Executive Worship Pastor

Toward the end of 1 Corinthians, Paul begins to outline how a church should behave, both as a body of believers toward the world and as a collective of individuals towards each other. This is where we get the outline of spiritual gifts, the famous illustration of the church being a body, and where we hear the all too familiar passage on love.

Although we might hear the “love passage” in 1 Corinthians 13 quoted at weddings and on social media under valentines day posts, the love Paul is speaking on isn’t exclusively defining romantic love, but the love we have towards each other. He’s outlined how important each member of the body is, he’s boasted the wonderful power of the Holy Spirit and the gifts He makes available to even the most ordinary of believers, and then he talks about love. Why? Because spiritual maturity isn’t shown in how many miracles you have done or prophetic words you have given, maturity isn’t displayed in how elegant you sound speaking in tongues (I’m glad because mine still sounds like gibberish half the time), and maturity isn’t evident in how much influence or visibility you have in the body.
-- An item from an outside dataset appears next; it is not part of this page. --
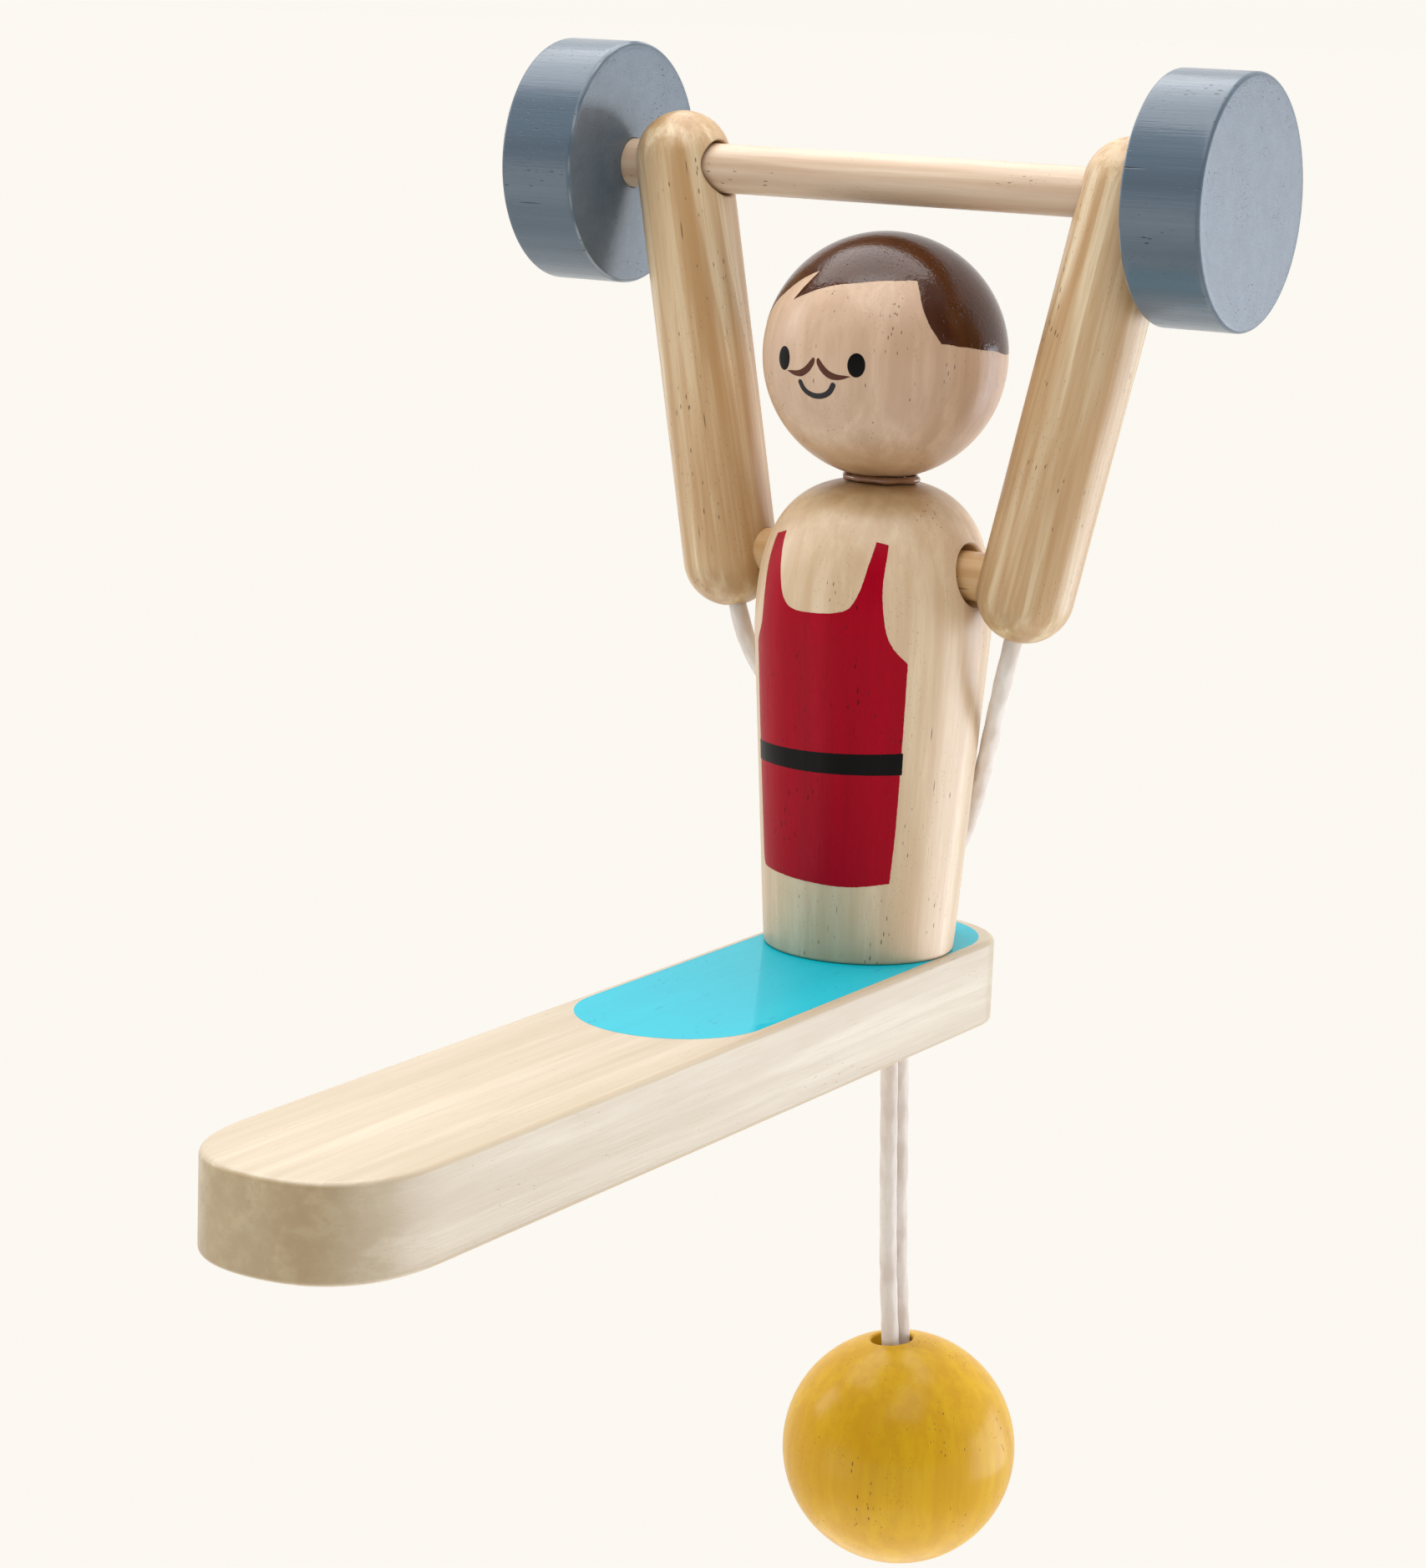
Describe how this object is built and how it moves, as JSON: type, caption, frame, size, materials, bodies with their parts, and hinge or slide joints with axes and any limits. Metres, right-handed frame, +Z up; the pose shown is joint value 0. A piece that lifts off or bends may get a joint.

Spiritual maturity is evident in how well you love.

1 Corinthians 13:11 (NKJV) says, “When I was a child, I spoke as a child, I understood as a child, I thought as a child; but when I became a man, I put away childish things.” This is one of those verses that sounds like it came from a firm father figure or coach. I read it this way, “David, you’re a man. Act like it.” This verse is intentionally placed here in the epistle to remind us that the call of a believer isn’t to be seen or influential or important; it’s to love well. Our maturity is marked by our love. When we operate in the gifts of the spirit or desire after more of the Holy Spirit’s power, is it to feel significant and important? Or is it to love our brothers and sisters and neighbors well? When we serve the body, whether you are a hand, ear lobe, or knee pit, are you motivated or discouraged by your perceived lack of visibility or impact? Or are you motivated by love? Spiritual maturity comes when we realize more perfectly that our life and all that we have been given is not to build our kingdom but to love and serve others. The mature believer aims their life at that high call to love.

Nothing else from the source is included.